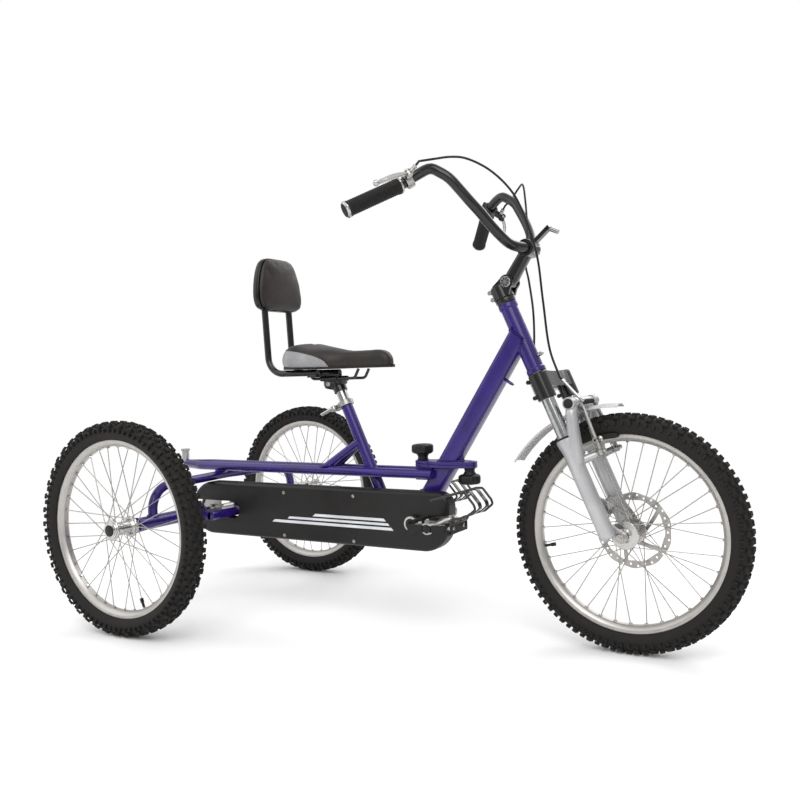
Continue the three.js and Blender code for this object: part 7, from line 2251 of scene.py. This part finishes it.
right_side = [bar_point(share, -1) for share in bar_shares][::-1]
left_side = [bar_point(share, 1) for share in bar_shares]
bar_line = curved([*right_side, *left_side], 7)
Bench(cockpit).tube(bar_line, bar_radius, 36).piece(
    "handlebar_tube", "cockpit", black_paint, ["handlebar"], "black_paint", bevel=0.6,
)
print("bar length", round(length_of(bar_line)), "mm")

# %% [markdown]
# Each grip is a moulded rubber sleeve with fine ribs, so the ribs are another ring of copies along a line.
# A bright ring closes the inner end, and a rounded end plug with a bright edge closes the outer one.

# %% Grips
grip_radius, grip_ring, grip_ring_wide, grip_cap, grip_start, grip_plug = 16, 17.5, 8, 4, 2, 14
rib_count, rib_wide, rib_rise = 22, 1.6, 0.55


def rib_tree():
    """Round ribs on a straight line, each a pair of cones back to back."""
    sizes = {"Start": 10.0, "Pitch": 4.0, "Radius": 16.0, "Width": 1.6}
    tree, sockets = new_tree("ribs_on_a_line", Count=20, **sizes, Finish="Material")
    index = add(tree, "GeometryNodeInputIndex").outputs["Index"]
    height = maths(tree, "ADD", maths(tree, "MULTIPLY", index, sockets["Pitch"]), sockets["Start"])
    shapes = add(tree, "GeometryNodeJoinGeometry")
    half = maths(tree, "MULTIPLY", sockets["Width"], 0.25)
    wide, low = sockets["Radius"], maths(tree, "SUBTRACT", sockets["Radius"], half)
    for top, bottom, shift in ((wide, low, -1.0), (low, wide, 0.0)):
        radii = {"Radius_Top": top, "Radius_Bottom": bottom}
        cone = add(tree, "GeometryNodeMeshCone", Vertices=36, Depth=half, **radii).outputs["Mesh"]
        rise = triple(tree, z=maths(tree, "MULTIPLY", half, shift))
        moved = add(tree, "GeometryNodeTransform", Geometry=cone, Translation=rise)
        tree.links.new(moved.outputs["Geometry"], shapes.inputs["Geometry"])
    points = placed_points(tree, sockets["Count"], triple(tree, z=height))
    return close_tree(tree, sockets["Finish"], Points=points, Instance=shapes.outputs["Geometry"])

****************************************

▶ **Set exercise**: Print the whole listing exactly as it is.

▶ **In response**:
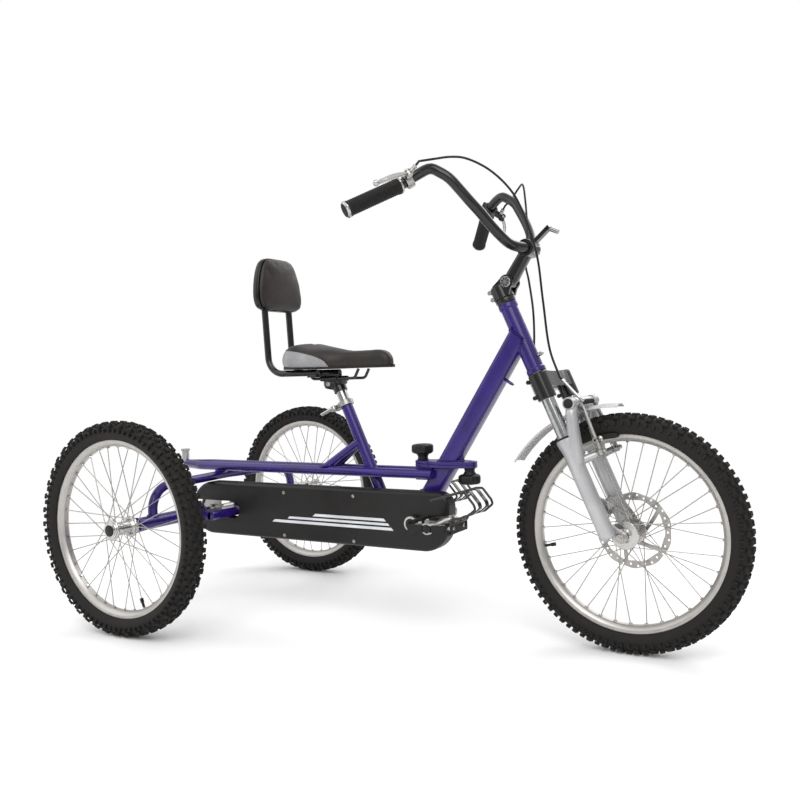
Continue the three.js and Blender code for this object: part 7, from line 2251 of scene.py. This part finishes it.
right_side = [bar_point(share, -1) for share in bar_shares][::-1]
left_side = [bar_point(share, 1) for share in bar_shares]
bar_line = curved([*right_side, *left_side], 7)
Bench(cockpit).tube(bar_line, bar_radius, 36).piece(
    "handlebar_tube", "cockpit", black_paint, ["handlebar"], "black_paint", bevel=0.6,
)
print("bar length", round(length_of(bar_line)), "mm")

# %% [markdown]
# Each grip is a moulded rubber sleeve with fine ribs, so the ribs are another ring of copies along a line.
# A bright ring closes the inner end, and a rounded end plug with a bright edge closes the outer one.

# %% Grips
grip_radius, grip_ring, grip_ring_wide, grip_cap, grip_start, grip_plug = 16, 17.5, 8, 4, 2, 14
rib_count, rib_wide, rib_rise = 22, 1.6, 0.55


def rib_tree():
    """Round ribs on a straight line, each a pair of cones back to back."""
    sizes = {"Start": 10.0, "Pitch": 4.0, "Radius": 16.0, "Width": 1.6}
    tree, sockets = new_tree("ribs_on_a_line", Count=20, **sizes, Finish="Material")
    index = add(tree, "GeometryNodeInputIndex").outputs["Index"]
    height = maths(tree, "ADD", maths(tree, "MULTIPLY", index, sockets["Pitch"]), sockets["Start"])
    shapes = add(tree, "GeometryNodeJoinGeometry")
    half = maths(tree, "MULTIPLY", sockets["Width"], 0.25)
    wide, low = sockets["Radius"], maths(tree, "SUBTRACT", sockets["Radius"], half)
    for top, bottom, shift in ((wide, low, -1.0), (low, wide, 0.0)):
        radii = {"Radius_Top": top, "Radius_Bottom": bottom}
        cone = add(tree, "GeometryNodeMeshCone", Vertices=36, Depth=half, **radii).outputs["Mesh"]
        rise = triple(tree, z=maths(tree, "MULTIPLY", half, shift))
        moved = add(tree, "GeometryNodeTransform", Geometry=cone, Translation=rise)
        tree.links.new(moved.outputs["Geometry"], shapes.inputs["Geometry"])
    points = placed_points(tree, sockets["Count"], triple(tree, z=height))
    return close_tree(tree, sockets["Finish"], Points=points, Instance=shapes.outputs["Geometry"])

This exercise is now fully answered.